The nominate subspecies of the ash-browed spinetail is the northernmost. It is found on the west slope of Colombia's Eastern Andes between the departments of Santander and Huila. Subspecies C. c. cisandina is found on the eastern slope of the Andes from Caquetá Department in Colombia south through eastern Ecuador and into Peru at least as far as the Department of Cuzco. C. c. debilis is found from Peru's departments of Ayacucho and Cuzco south to Santa Cruz Department in Bolivia.

The ash-browed spinetail inhabits humid foothill and lower subtropical forest and montane evergreen forest. In elevation it ranges between 800 and 2300 m in Colombia and mostly between 900 and 1700 m in Ecuador, Peru, and Bolivia.
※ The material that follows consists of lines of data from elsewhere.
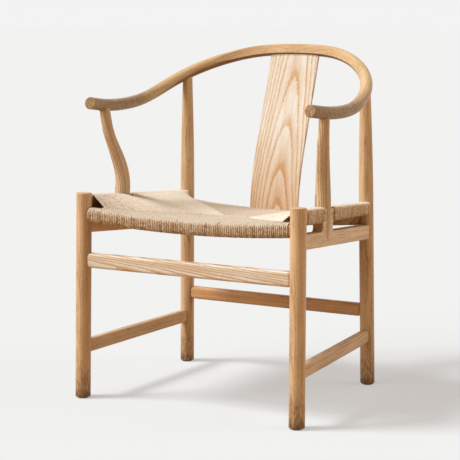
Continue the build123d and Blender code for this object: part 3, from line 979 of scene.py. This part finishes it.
# %% [markdown]
# A taut string leaves a rounded corner where it points straight at its goal.
# The functions below find that place on the upper and the lower inner corner,
# and return the turn round the rail between the two.

# %% The wrap round one rail


def corner_arc(centre, radius, start, stop, steps):
    """Points round a corner, from one angle in degrees to another."""
    angles = np.linspace(math.radians(start), math.radians(stop), steps)
    return [
        (centre[0] + radius * math.cos(a), centre[1] + radius * math.sin(a))
        for a in angles
    ]


def leave_angle(centre, radius, goal, sense):
    """Angle at which the string leaves the corner. sense is 1 above, -1 below."""
    for degrees in np.linspace(90, 0, 31):
        a = math.radians(degrees)
        x = centre[0] + radius * math.cos(a)
        y = centre[1] + sense * radius * math.sin(a)
        tangent = (math.sin(a), -sense * math.cos(a))
        to_goal = (goal[0] - x, goal[1] - y)
        if sense * (tangent[0] * to_goal[1] - tangent[1] * to_goal[0]) >= 0:
            return degrees
    return 0.0


def wrap(half_depth, bottom, top, corner, goal_over, goal_under):
    """2-D turn round a bar: x is inward, y is up. Starts below, ends on top."""
    radius = corner + SKIN
    inner = half_depth - corner
    low = bottom + corner
    high = top - corner
    under = leave_angle((inner, low), radius, goal_under, -1)
    over = leave_angle((inner, high), radius, goal_over, 1)
    turn = corner_arc((inner, low), radius, -under, -90, 4)
    turn += corner_arc((-inner, low), radius, -90, -180, 5)
    turn += corner_arc((-inner, high), radius, 180, 90, 5)
    turn += corner_arc((inner, high), radius, 90, over, 4)
    return turn


half_height = BAR["half_height"]
goals = ((0.2, 0.0), (0.2, -0.02))
sample = wrap(BAR["half_depth"], -half_height, half_height, BAR["corner"], *goals)
print("Points in one turn round a rail:", len(sample))

# %% [markdown]
# ## From a turn to a strand
#
# A strand starts at its seam under the seat, runs to the rail, turns round it
# and runs back over the seat to the seam. At both ends it dives between its
# neighbours, which closes the seam.

# %% Ends and runs of a strand
DIVE_REACH = (0.0016, 0.0034)  # how far the two last points go past the seam
DIVE_OVER = 0.0035
DIVE_UNDER = -0.003
SAME_POINT = 2e-5
LEVEL_STEPS, SIDE_STEPS, UNDER_STEPS = 14, 16, 7


def without_repeats(points):
    """The same line without points that lie on top of each other."""
    points = np.array(points)
    apart = np.linalg.norm(np.diff(points, axis=0), axis=1) > SAME_POINT
    return points[np.concatenate([[True], apart])]


def straight_run(start, stop, steps):
    """Points of a straight line after its start."""
    shares = np.linspace(0, 1, steps + 1)[1:]
    return [start + (stop - start) * share for share in shares]


def dive(point, direction, depth):
    """Last bend of a strand, where it goes down between its neighbours."""
    near, far = DIVE_REACH
    return [
        point + direction * near + np.array([0, 0, -0.25 * depth]),
        point + direction * far + np.array([0, 0, -depth]),
    ]


def whole_strand(tail, turn, head, over, under, inward):
    """The line of a strand, with a dive at both ends."""
    first = dive(under, inward, DIVE_UNDER)[::-1]
    last = dive(over, inward, DIVE_OVER)
    return without_repeats(first + tail + turn + head + last)


print("Past the seam, in mm:", [reach * 1000 for reach in DIVE_REACH])

# %% [markdown]
# The front and rear rails dip in their middle, so the height of a strand
# follows from its place along the rail. The turn is worked out in the plane
# of the strand and then put into space.

# %% Strands of the front and rear rails


def level_strand(rail, x_rail, over, under):
    """One strand of the front or rear field, from seam to seam."""
    z = rail["z"] - dip_at(rail["half_span"], x_rail)
    face = rail["face"]
    low, high = z - BAR["half_height"], z + BAR["half_height"]
    goals = [(face * (goal[1] - rail["y"]), goal[2]) for goal in (over, under)]
    turn = wrap(BAR["half_depth"], low, high, BAR["corner"], *goals)
    points = [np.array([x_rail, rail["y"] + face * s, h]) for s, h in turn]
    head = straight_run(points[-1], over, LEVEL_STEPS)
    tail = straight_run(points[0], under, UNDER_STEPS)[::-1]
    return whole_strand(tail, points, head, over, under, np.array([0, face, 0]))


print("Dip 0.1 m from the middle, in mm:", round(dip_at(0.27, 0.1) * 1000, 1))

# %% [markdown]
# The bridge under the arm post takes some of the room on a side rail. So the
# strands are crowded at the rail, and each leans over to its own place on the
# seat within a few centimetres of it.

# %% Strands of the side rails
LEAN_LENGTH = 0.012


def leaning_run(start, goal, steps, edge_y):
    """Run from a side rail to a seam that first leans over to edge_y."""
    run = straight_run(start, goal, steps)
    shift = edge_y - start[1]
    for point in run:
        gone = np.linalg.norm(point - start)
        share = gone / np.linalg.norm(goal - start)
        lean = 1 - math.exp(-gone / LEAN_LENGTH)
        point[1] += shift * lean * (1 - share)
    return run


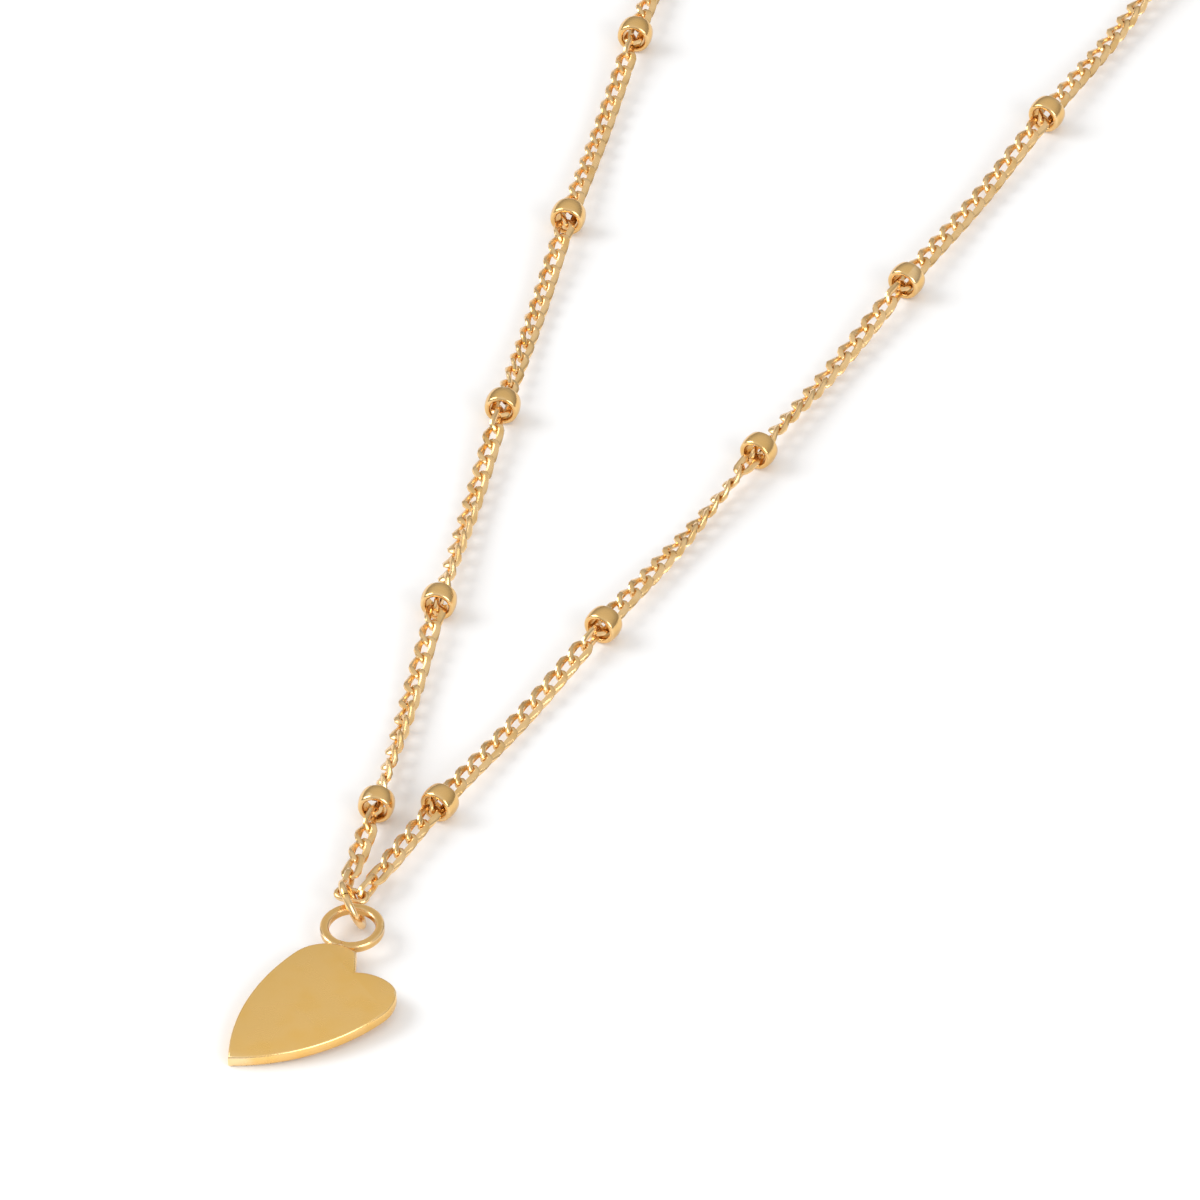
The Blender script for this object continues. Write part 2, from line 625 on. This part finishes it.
jump_ring = wire_ring(JUMP_RING_R, JUMP_WIRE_R)
jump_stand = turn_about("z", JUMP_RING_HEADING) @ turn_about("y", JUMP_RING_TILT)
jump_matrix = jump_stand @ turn_about("z", JUMP_RING_CUT_AT)
solid("jump_ring_wire", [moved(jump_ring, jump_matrix, np.array(JUMP_RING_PLACE))],
      ring_gold, "jump_ring", 50)


# ---------------------------------------------------------------- clasp and extension
# These keep the frame's own shapes and are given their finishes.

def refinish(node, material):
    """Gives a CAD node its finish."""
    data = frame["nodes"][node].data
    data.materials.clear()
    data.materials.append(material)


for node in ("clasp_ring", "connector_ring", "extension_ring", "drop_ring"):
    refinish(node, ring_gold)
for node in ("extension_chain_inner", "extension_chain_outer"):
    refinish(node, chain_gold)
for node in ("clasp_body", "clasp_lever"):
    refinish(node, clasp_gold)
for node in ("clasp_spring", "clasp_pin"):
    refinish(node, steel)
refinish("extension_drop", bead_gold)
refinish("heart_weld", heart_gold)


# ---------------------------------------------------------------- studio

TABLE_Z = -BEAD_R


def table():
    """A wide pale table top with a very faint mottle."""
    material = bpy.data.materials.new("pale_table")
    material.use_nodes = True
    tree = material.node_tree
    shader = tree.nodes["Principled BSDF"]
    place = add_node(tree, "ShaderNodeTexCoord").outputs["Object"]
    noise = add_node(tree, "ShaderNodeTexNoise", {"Vector": place, "Scale": 6.0})
    tone = add_node(tree, "ShaderNodeMix", {
        0: noise.outputs["Fac"], 6: (0.90, 0.90, 0.90, 1), 7: (0.93, 0.93, 0.93, 1)}, data_type="RGBA")
    tree.links.new(tone.outputs[2], shader.inputs["Base Color"])
    shader.inputs["Roughness"].default_value = 0.9
    shader.inputs["Specular IOR Level"].default_value = 0.1
    reach = 4.0
    z = TABLE_Z * MM
    mesh = bpy.data.meshes.new("table_top")
    mesh.from_pydata([(-reach, -reach, z), (reach, -reach, z), (reach, reach, z), (-reach, reach, z)],
                     [], [(0, 1, 2, 3)])
    mesh.materials.append(material)
    top = bpy.data.objects.new("table_top", mesh)
    bpy.context.scene.collection.objects.link(top)


def soft_light(name, place, size, power, target=(0, 0.05, 0)):
    """A square area light that faces the target; places and size in metres, power in watts."""
    light = bpy.data.lights.new(name, "AREA")
    light.size = size
    light.energy = power
    lamp = bpy.data.objects.new(name, light)
    lamp.location = place
    lamp.rotation_euler = (Vector(target) - Vector(place)).to_track_quat("-Z", "Y").to_euler()
    bpy.context.scene.collection.objects.link(lamp)


def surroundings():
    """A pale room that is a little darker towards the horizon than overhead."""
    world = bpy.data.worlds.new("studio")
    world.use_nodes = True
    bpy.context.scene.world = world
    tree = world.node_tree
    view = add_node(tree, "ShaderNodeTexCoord").outputs["Generated"]
    up = add_node(tree, "ShaderNodeSeparateXYZ", {0: view}).outputs["Z"]
    ramp = add_node(tree, "ShaderNodeValToRGB", {"Fac": up})
    ramp.color_ramp.elements[0].color = (0.30, 0.30, 0.31, 1)
    ramp.color_ramp.elements[1].color = (0.80, 0.80, 0.80, 1)
    middle = ramp.color_ramp.elements.new(0.62)
    middle.color = (0.72, 0.72, 0.72, 1)
    tree.links.new(ramp.outputs["Color"], tree.nodes["Background"].inputs["Color"])


def camera():
    """Looks down at the necklace, a little from the right, with a long lens."""
    azimuth, elevation = math.radians(CAMERA_AZIMUTH), math.radians(CAMERA_ELEVATION)
    level = math.cos(elevation)
    looking = Vector((math.sin(azimuth) * level, math.cos(azimuth) * level, -math.sin(elevation)))
    data = bpy.data.cameras.new("camera")
    data.lens = CAMERA_LENS
    data.sensor_width = CAMERA_SENSOR
    eye = bpy.data.objects.new("camera", data)
    eye.location = Vector((*CAMERA_TARGET, TABLE_Z)) * MM - looking * CAMERA_DISTANCE
    eye.rotation_euler = looking.to_track_quat("-Z", "Y").to_euler()
    bpy.context.scene.collection.objects.link(eye)
    bpy.context.scene.camera = eye


table()
surroundings()
soft_light("key", (-0.75, -0.1, 0.55), 0.6, 5.4)
soft_light("fill", (0.75, -0.45, 0.45), 0.6, 4.6)
camera()
bpy.context.scene.view_settings.view_transform = "Standard"
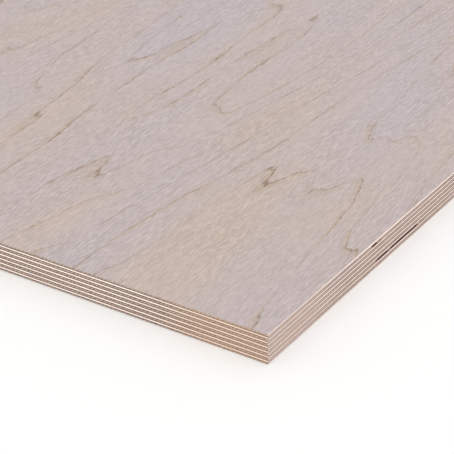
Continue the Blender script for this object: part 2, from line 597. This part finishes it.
    # The outline drawn in by the inset, with square corners
    places = []
    for corner, half in ((cornerX, halfLength), (cornerY, halfWidth)):
        reach = addNode(tree, "ShaderNodeMath", {"operation": "SUBTRACT"}, {0: half, 1: edgeInset})
        back = addNode(tree, "ShaderNodeMath", {"operation": "MULTIPLY", 1: -1.0}, {0: reach})
        places.append(addNode(tree, "ShaderNodeClamp", {}, {"Value": corner, "Min": back, "Max": reach}))
    level = addNode(tree, "ShaderNodeMath", {"operation": "ADD"}, {0: height, 1: given["Base"]})
    position = addNode(tree, "ShaderNodeCombineXYZ", {}, {"X": places[0], "Y": places[1], "Z": level})

    # What the materials read on the edge, in mm
    sawn = addNode(tree, "ShaderNodeCombineXYZ", {}, {"X": along, "Y": height, "Z": given["Seed"]})
    sawnMm = addNode(tree, "ShaderNodeVectorMath", {"operation": "SCALE", "Scale": 1000.0}, {0: sawn})
    # An eased arris has no glue on its side of the veneer: it counts as far from any
    farFromGlue = []
    for easing in ("Easing Below", "Easing Above"):
        eased = addNode(tree, "ShaderNodeMath", {"operation": "GREATER_THAN", 1: 0.0}, {0: given[easing]})
        farFromGlue.append(addNode(tree, "ShaderNodeMath", {"operation": "MULTIPLY", 1: unglued / 1000},
                                   {0: eased}))
    headroom = addNode(tree, "ShaderNodeMath", {"operation": "SUBTRACT"},
                       {0: given["Thickness"], 1: height})
    overGlue = addNode(tree, "ShaderNodeMath", {"operation": "ADD"}, {0: height, 1: farFromGlue[0]})
    underGlue = addNode(tree, "ShaderNodeMath", {"operation": "ADD"}, {0: headroom, 1: farFromGlue[1]})
    glue = addNode(tree, "ShaderNodeCombineXYZ", {}, {"X": overGlue, "Y": underGlue, "Z": cutBack})
    glueMm = addNode(tree, "ShaderNodeVectorMath", {"operation": "SCALE", "Scale": 1000.0}, {0: glue})

    # Which of the four finishes each face has
    faceRow = addNode(tree, "GeometryNodeFieldOnDomain", {"data_type": "FLOAT", "domain": "FACE"},
                      {0: rowPlace})
    faceAlong = addNode(tree, "GeometryNodeFieldOnDomain", {"data_type": "FLOAT", "domain": "FACE"},
                        {0: along})
    below = addNode(tree, "ShaderNodeMath", {"operation": "LESS_THAN", 1: 2.0}, {0: faceRow})
    above = addNode(tree, "ShaderNodeMath", {"operation": "GREATER_THAN", 1: 7.0}, {0: faceRow})
    overFront = addNode(tree, "ShaderNodeMath", {"operation": "GREATER_THAN"},
                        {0: faceAlong, 1: given["Length"]})
    overEnd = addNode(tree, "ShaderNodeMath", {"operation": "GREATER_THAN"}, {0: faceAlong, 1: sides})
    backEnd = addNode(tree, "ShaderNodeMath", {"operation": "ADD"}, {0: sides, 1: given["Length"]})
    overBack = addNode(tree, "ShaderNodeMath", {"operation": "GREATER_THAN"}, {0: faceAlong, 1: backEnd})
    onFarEnd = addNode(tree, "ShaderNodeMath", {"operation": "SUBTRACT"}, {0: overFront, 1: overEnd})
    onEnd = addNode(tree, "ShaderNodeMath", {"operation": "ADD"}, {0: onFarEnd, 1: overBack})

    # The bake's map: the edge in strips one over the other, the upper side over them, and the underside
    # in a thin band along the top, all with small margins
    upperTop = 0.992
    bandSize = (0.98, 0.004, 0)
    bandCorner = (0.01, 0.995, 0)
    stripLength = addNode(tree, "ShaderNodeMath", {"operation": "DIVIDE"},
                          {0: outline, 1: given["Bake Strips"]})
    stripPlace = addNode(tree, "ShaderNodeMath", {"operation": "DIVIDE"}, {0: along, 1: stripLength})
    stripFace = addNode(tree, "GeometryNodeFieldOnDomain", {"data_type": "FLOAT", "domain": "FACE"},
                        {0: stripPlace})
    stripNumber = addNode(tree, "ShaderNodeMath", {"operation": "FLOOR"}, {0: stripFace})
    stripAcross = addNode(tree, "ShaderNodeMath", {"operation": "SUBTRACT"}, {0: stripPlace, 1: stripNumber})
    stripU = addNode(tree, "ShaderNodeMapRange", {"clamp": False, "To Min": 0.01, "To Max": 0.98},
                     {"Value": stripAcross})
    wallPlace = addNode(tree, "ShaderNodeMapRange",
                        {"clamp": False, "From Min": 2.0, "From Max": 7.0, "To Min": 0.1, "To Max": 0.9},
                        {"Value": rowPlace})
    stripHeight = addNode(tree, "ShaderNodeMath", {"operation": "ADD"}, {0: stripNumber, 1: wallPlace})
    stripShare = addNode(tree, "ShaderNodeMath", {"operation": "DIVIDE"},
                         {0: given["Wall Share"], 1: given["Bake Strips"]})
    stripV = addNode(tree, "ShaderNodeMath", {"operation": "MULTIPLY"}, {0: stripHeight, 1: stripShare})
    wallMap = addNode(tree, "ShaderNodeCombineXYZ", {}, {"X": stripU, "Y": stripV})
    flatX = addNode(tree, "ShaderNodeMath", {"operation": "DIVIDE"}, {0: places[0], 1: given["Length"]})
    flatY = addNode(tree, "ShaderNodeMath", {"operation": "DIVIDE"}, {0: places[1], 1: given["Width"]})
    flatU = addNode(tree, "ShaderNodeMath", {"operation": "ADD", 1: 0.5}, {0: flatX})
    flatV = addNode(tree, "ShaderNodeMath", {"operation": "ADD", 1: 0.5}, {0: flatY})
    left = addNode(tree, "ShaderNodeMath", {"operation": "SUBTRACT", 0: upperTop}, {1: given["Wall Share"]})
    faceV = addNode(tree, "ShaderNodeMath", {"operation": "MULTIPLY_ADD"},
                    {0: flatV, 1: left, 2: given["Wall Share"]})
    upperMap = addNode(tree, "ShaderNodeCombineXYZ", {}, {"X": flatU, "Y": faceV})
    smallPlace = addNode(tree, "ShaderNodeCombineXYZ", {}, {"X": flatU, "Y": flatV})
    lowerMap = addNode(tree, "ShaderNodeVectorMath",
                       {"operation": "MULTIPLY_ADD", 1: bandSize, 2: bandCorner}, {0: smallPlace})
    onTop = addNode(tree, "GeometryNodeSwitch", {"input_type": "VECTOR"}, {0: above, 1: wallMap, 2: upperMap})
    bakeMap = addNode(tree, "GeometryNodeSwitch", {"input_type": "VECTOR"}, {0: below, 1: onTop, 2: lowerMap})

    shape = strip
    for name, kind, domain, value in (("sawn", "FLOAT_VECTOR", "CORNER", sawnMm),
                                      ("glue", "FLOAT_VECTOR", "CORNER", glueMm),
                                      ("OFBake", "FLOAT2", "CORNER", bakeMap),
                                      ("below", "FLOAT", "FACE", below), ("above", "FLOAT", "FACE", above),
                                      ("onEnd", "FLOAT", "FACE", onEnd)):
        shape = addNode(tree, "GeometryNodeStoreNamedAttribute",
                        {"data_type": kind, "domain": domain, "Name": name},
                        {"Geometry": shape, "Value": value})

    # Moved into place, the strip closes on itself and along the middle of both sides, and is welded there
    moved = addNode(tree, "GeometryNodeSetPosition", {}, {"Geometry": shape, "Position": position})
    welded = addNode(tree, "GeometryNodeMergeByDistance", {"Distance": 0.000002}, {"Geometry": moved})
    shape = addNode(tree, "GeometryNodeRealizeInstances", {}, {"Geometry": welded})
    shape = addNode(tree, "GeometryNodeSetMaterial", {}, {"Geometry": shape, "Material": given["Long Edge"]})
    for name, finish in (("onEnd", "End"), ("below", "Face Below"), ("above", "Face Above")):
        chosen = addNode(tree, "GeometryNodeInputNamedAttribute", {"data_type": "FLOAT", "Name": name})
        shape = addNode(tree, "GeometryNodeSetMaterial", {},
                        {"Geometry": shape, "Selection": chosen, "Material": given[finish]})
    addNode(tree, "NodeGroupOutput", {}, {"Veneer": shape})
    return tree


veneerTree = makeVeneerTree(notchSettings)


def makeVeneer(name, changes):
    # The veneer that stands for the CAD node of that name
    low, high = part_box(name)
    values = dict(veneerSettings)
    easing = values.pop("Easing")
    seedStep = values.pop("Seed Step")
    number = veneers.index(name)
    lowest = number == 0
    highest = number == len(veneers) - 1
    alongSheet = number % 2 == 0
    values.update({
        "Length": sheetLength, "Width": sheetWidth, "Base": low.z, "Thickness": high.z - low.z,
        "Easing Below": easing if lowest else 0.0, "Easing Above": easing if highest else 0.0,
        "Seed": seedStep * (number + 1),
        "Face Below": sandedFace if lowest else glueFilm, "Face Above": sandedFace if highest else glueFilm,
        "Long Edge": longSideGrain if alongSheet else longEndGrain,
        "End": endEndGrain if alongSheet else endSideGrain,
    })
    values.update(changes)
    holder = bpy.data.objects.new("holder", bpy.data.meshes.new("holder"))
    bpy.context.scene.collection.objects.link(holder)
    modifier = holder.modifiers.new("veneer", "NODES")
    modifier.node_group = veneerTree
    for socket in veneerTree.interface.items_tree:
        if socket.in_out == "INPUT":
            modifier[socket.identifier] = values[socket.name]
    ready = holder.evaluated_get(bpy.context.evaluated_depsgraph_get())
    mesh = bpy.data.meshes.new_from_object(ready)
    mesh.name = name + "_wood"
    bpy.data.objects.remove(holder)
    mesh.shade_smooth()
    mesh.set_sharp_from_angle(angle=math.radians(30))
    piece = bpy.data.objects.new(name + "_wood", mesh)
    bpy.context.scene.collection.objects.link(piece)
    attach(piece, "root")
    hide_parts(name)
    return piece


# Where the core is short, and where a chip has come off just under the face
gapChanges = {
    "Columns": fineColumns,
    "Notch Start": 0.098,
    "Notch Length": 0.083,
    "Notch Depth": 0.0138,
    "Notch Taper": 0.028,
}
chipChanges = {
    "Columns": fineColumns,
    "Notch Start": 0.096,
    "Notch Length": 0.028,
    "Notch Depth": 0.0048,
    "Notch Taper": 0.013,
}
changesOf = {
    "cross_ply_04": gapChanges,
    "cross_ply_12": chipChanges,
    "face_veneer": {"Columns": fineColumns},
}

# The outer veneers have a whole side to bake, so the edge gets less of their map
for outer in (veneers[0], veneers[-1]):
    changesOf.setdefault(outer, {}).update({"Bake Strips": 12, "Wall Share": 0.16})

pieces = [makeVeneer(name, changesOf.get(name, {})) for name in veneers]
triangles = sum(len(polygon.vertices) - 2 for piece in pieces for polygon in piece.data.polygons)
print("veneers made:", len(pieces), "pieces,", triangles, "triangles")


# The floor and the light
studioSettings = {
    "floorSize": 60,            # metres
    "floorDrop": 0.0002,        # metres below the sheet
    "floor": "#F2F2F1",
    "floorRoughness": 0.9,
    "floorShine": 0.1,
    "skyStrength": 0.85,
    "softboxes": [              # where the light stands and how high, in degrees
        {"heading": 220, "height": 31, "strength": 1.75, "angle": 45},
    ],
}


def makeFloor(settings):
    half = settings["floorSize"] / 2
    mesh = bpy.data.meshes.new("floor")
    corners = [(-half, -half, 0), (half, -half, 0), (half, half, 0), (-half, half, 0)]
    mesh.from_pydata(corners, [], [(0, 1, 2, 3)])
    material = bpy.data.materials.new("palePaper")
    material.use_nodes = True
    shader = material.node_tree.nodes["Principled BSDF"]
    shader.inputs["Base Color"].default_value = linear(settings["floor"])
    shader.inputs["Roughness"].default_value = settings["floorRoughness"]
    shader.inputs["Specular IOR Level"].default_value = settings["floorShine"]
    mesh.materials.append(material)
    floor = bpy.data.objects.new("floor", mesh)
    bpy.context.scene.collection.objects.link(floor)
    floor.location.z = sheetLow.z - settings["floorDrop"]


def makeLight(settings):
    world = bpy.data.worlds.new("studio")
    world.use_nodes = True
    background = world.node_tree.nodes["Background"]
    background.inputs["Color"].default_value = linear("#FFFFFF")
    background.inputs["Strength"].default_value = settings["skyStrength"]
    bpy.context.scene.world = world
    for number, box in enumerate(settings["softboxes"]):
        data = bpy.data.lights.new("softbox%d" % number, "SUN")
        data.energy = box["strength"]
        data.angle = math.radians(box["angle"])
        light = bpy.data.objects.new("softbox%d" % number, data)
        bpy.context.scene.collection.objects.link(light)
        heading = math.radians(box["heading"])
        height = math.radians(box["height"])
        toLight = Vector((math.cos(heading) * math.cos(height), math.sin(heading) * math.cos(height),
                          math.sin(height)))
        light.rotation_euler = toLight.to_track_quat("Z", "Y").to_euler()


makeFloor(studioSettings)
makeLight(studioSettings)
bpy.context.scene.view_settings.view_transform = "Standard"
print("floor and light made")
It occurs locally as low as 650 m and as high as 2500 m.

==Behavior==
===Movement===

The ash-browed spinetail is a year-round resident throughout its range.

===Feeding===

The ash-browed spinetail feeds on arthropods. It forages singly and in pairs and usually as part of a mixed-species feeding flock. It usually feeds from the forest's middle levels to its subcanopy. It acrobatically probes for and gleans prey from bark, moss, epiphytes, dead leaves, and debris while hitching along small branches, sometimes hanging upside down.

===Breeding===

Essentially nothing is known about the ash-browed spinetail's breeding biology. One fledgling was seen in March in northern Ecuador.

===Vocalization===

The ash-browed spinetail's song has variously been described as "a high-pitched, accelerating, descending and fading series of shrill notes with bouncing-ball rhythm", a "fast, accelerating, but fading trill", and "a fast and sprightly series of shrill notes that usually ends in a trill and fades in intensity".

==Status==

The IUCN originally assessed the ash-browed spinetail as being of Least Concern, then in 2012 as Vulnerable, and then in 2021 again as of Least Concern. It has a very large range and an unknown population size that is believed to be decreasing. "The primary threat to this species is accelerating deforestation as forests within the range are converted for ranching and farming." It is considered uncommon to fairly common. It is thought to be susceptible to forest fragmentation, but occurs in many protected areas both governmental and private.